More specifically, I understand that when you do a dns request , the
succesful result is cached forever by default. If I then make a tcp/ip
request to that host , it will use the cached ip adress to establish
the connection. Suppose the server at this ip adress has been shut
down for maintenance and another server with another ip has been set
in the dns. My tcp/ip connection request will fail. What will happen
in the cache ? Will the dns cached result be invalidated and another
request to the dns will go and find the new ip adress for the host or
am I going to have a problem until I restart the jvm ?

Thanks
Gordon Beaton - 05 Mar 2007 15:04 GMT
> does anyone know what the behavior of the network cache is in java
> 1.4.2?

Moving a server to a different address in the manner you've described
does not (automatically) change the address mapping provided by the
DNS server for the domain.

Also, DNS has a "time to live" attribute that tells other DNS servers
how long they should cache entries for the domain, so even updating
the "real" DNS information cannot be assumed to have the desired
effect until at least that much time has passed.
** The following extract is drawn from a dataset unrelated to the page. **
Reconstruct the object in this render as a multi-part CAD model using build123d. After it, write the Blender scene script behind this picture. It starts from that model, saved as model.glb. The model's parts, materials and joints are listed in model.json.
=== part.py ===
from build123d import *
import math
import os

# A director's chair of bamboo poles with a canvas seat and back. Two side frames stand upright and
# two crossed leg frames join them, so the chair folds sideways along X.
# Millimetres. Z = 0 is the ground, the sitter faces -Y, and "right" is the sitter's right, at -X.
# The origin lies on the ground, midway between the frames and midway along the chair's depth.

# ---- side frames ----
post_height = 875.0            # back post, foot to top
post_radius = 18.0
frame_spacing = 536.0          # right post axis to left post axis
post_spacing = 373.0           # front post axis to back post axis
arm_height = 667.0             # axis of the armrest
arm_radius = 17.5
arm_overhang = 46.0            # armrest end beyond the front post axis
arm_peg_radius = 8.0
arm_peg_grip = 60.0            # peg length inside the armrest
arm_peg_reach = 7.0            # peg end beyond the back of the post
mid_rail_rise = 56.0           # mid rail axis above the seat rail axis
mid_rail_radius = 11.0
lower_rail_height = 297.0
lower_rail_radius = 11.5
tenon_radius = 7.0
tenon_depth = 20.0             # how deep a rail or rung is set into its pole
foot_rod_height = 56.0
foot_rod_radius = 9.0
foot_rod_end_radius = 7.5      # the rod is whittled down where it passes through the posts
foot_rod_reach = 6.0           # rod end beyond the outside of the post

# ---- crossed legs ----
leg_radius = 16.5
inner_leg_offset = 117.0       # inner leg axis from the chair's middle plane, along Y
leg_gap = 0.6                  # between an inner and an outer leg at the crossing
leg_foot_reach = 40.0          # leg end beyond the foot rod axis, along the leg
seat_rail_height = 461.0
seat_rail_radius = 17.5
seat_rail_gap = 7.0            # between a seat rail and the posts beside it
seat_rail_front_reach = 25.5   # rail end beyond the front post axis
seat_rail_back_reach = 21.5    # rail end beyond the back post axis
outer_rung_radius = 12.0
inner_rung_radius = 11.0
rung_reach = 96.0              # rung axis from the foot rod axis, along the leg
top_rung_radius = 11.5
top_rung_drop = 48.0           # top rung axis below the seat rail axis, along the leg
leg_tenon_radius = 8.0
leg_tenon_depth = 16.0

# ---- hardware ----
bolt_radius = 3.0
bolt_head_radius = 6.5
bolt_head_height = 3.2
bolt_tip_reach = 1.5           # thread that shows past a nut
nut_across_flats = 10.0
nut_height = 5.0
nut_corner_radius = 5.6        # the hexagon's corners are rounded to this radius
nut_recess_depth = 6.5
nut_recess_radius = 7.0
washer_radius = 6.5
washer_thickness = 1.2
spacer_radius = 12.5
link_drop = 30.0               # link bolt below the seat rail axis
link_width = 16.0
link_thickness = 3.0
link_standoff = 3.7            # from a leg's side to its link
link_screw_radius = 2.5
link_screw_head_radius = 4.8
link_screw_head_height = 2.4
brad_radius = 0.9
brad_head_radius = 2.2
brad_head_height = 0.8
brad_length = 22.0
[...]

In other words, it
takes time for DNS changes to propagate, with the result that even
newly started applications or applications that do no address caching
at all will see the old address for some time after a change.

A running Java application will cache DNS information forever by
default, but by setting properties networkaddress.cache.ttl and/or
networkaddress.cache.negative.ttl you can get different caching
behaviour. These properties are described in the API documentation for
InetAddress, which should have been the first place you looked.